Ayer retorné, ahora a visitar el museo que recientemente abrió sus puertas. Fue una experiencia desgarradora. Nuestro guía comenzó el tour preguntándonos de dónde veníamos. Había gente de diversos estados de la Unión Americana, unos británicos y nosotros, mexicanos. El guía dijo que hacía esta pregunta para ver si había algún neoyorkino. “Es que no vienen; si les regalo boletos, los rechazan”. Catorce años después, los ciudadanos de esta gran ciudad siguen dolidos. No les apetece la idea de visitar un museo sobre esta tragedia.

 

No está fácil hacerlo. El museo es una experiencia agotadora. Enterrado en las entrañas de donde alguna vez estuvieron las bases estructurales de las Torres Gemelas, el visitante encuentra objetos que dan testimonio de un evento que cambió la historia mundial. Están, por ejemplo, los enormes pedazos de acero donde se estrelló el avión de la Torre Norte. Con nitidez se observa el impacto de la nariz de la aeronave. Hay monumentales piezas que cayeron al piso matando a varias personas: lo que quedó de la altísima antena o la turbina de uno de los elevadores. Hay camiones de bomberos y ambulancias hechas pedazos después  de que las torres colapsaron.

 

En la parte histórica se encuentran videos y audios muy fuertes, aunque no morbosos. Por ejemplo, llamadas que hizo gente, atrapada en los pisos altos de las torres, para despedirse de su familia. O las que realizaron los pasajeros del vuelo 93, el que cayó en el campo en Pensilvania, antes que se rebelaran en contra de los terroristas. Llama la atención la calma de las personas. Intuyen que están a punto de morir, pero se confiesan tranquilas y en paz. Piden perdón a los suyos y mandan su amor a hijos, esposas y padres. “Lo único que me gustaría es volver a ver tu cara”, le dice una esposa a su marido.

 

El museo es históricamente serio y sobrio.

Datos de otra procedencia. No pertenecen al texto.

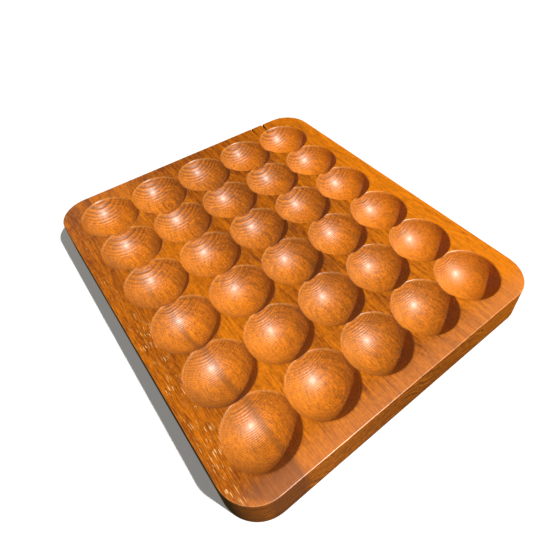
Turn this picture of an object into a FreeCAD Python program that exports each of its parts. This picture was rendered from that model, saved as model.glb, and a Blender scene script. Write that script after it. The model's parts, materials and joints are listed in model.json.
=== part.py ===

No cae en cursilerías ni en un simplón patrioterismo de lo ocurrido. En este sentido, está muy bien logrado y cumple con su propósito. En una pequeña vitrina se encuentra un ladrillo de la casa en Pakistán donde, casi diez años después, un grupo de la marina estadunidense mataría a Osama Bin Laden. Nada más.

 

Un aspecto estupendo del museo es que le da identidad a cada una de las víctimas. Sus nombres y fotos están puestas alrededor de un memorial. En pantallas interactivas, el visitante puede consultar quiénes fueron cada uno de ellos. Así lo hice. Me encontré, por ejemplo, con Martín Morales Zempoaltecatl nacido en Santa Catarina, México: “En 1999 vino a Nueva York esperando aprender inglés y ganar dinero suficiente para construir una casa en México. Viviendo con familiares en Elmhurst, Queens, Martín hizo diversos trabajos hasta el 2000 cuando fue contratado como asistente de chef en el restaurante Windows of the World. El 11 de septiembre, Martín estaba trabajando en el piso 106 de la Torre Norte. Tenía 22 años”.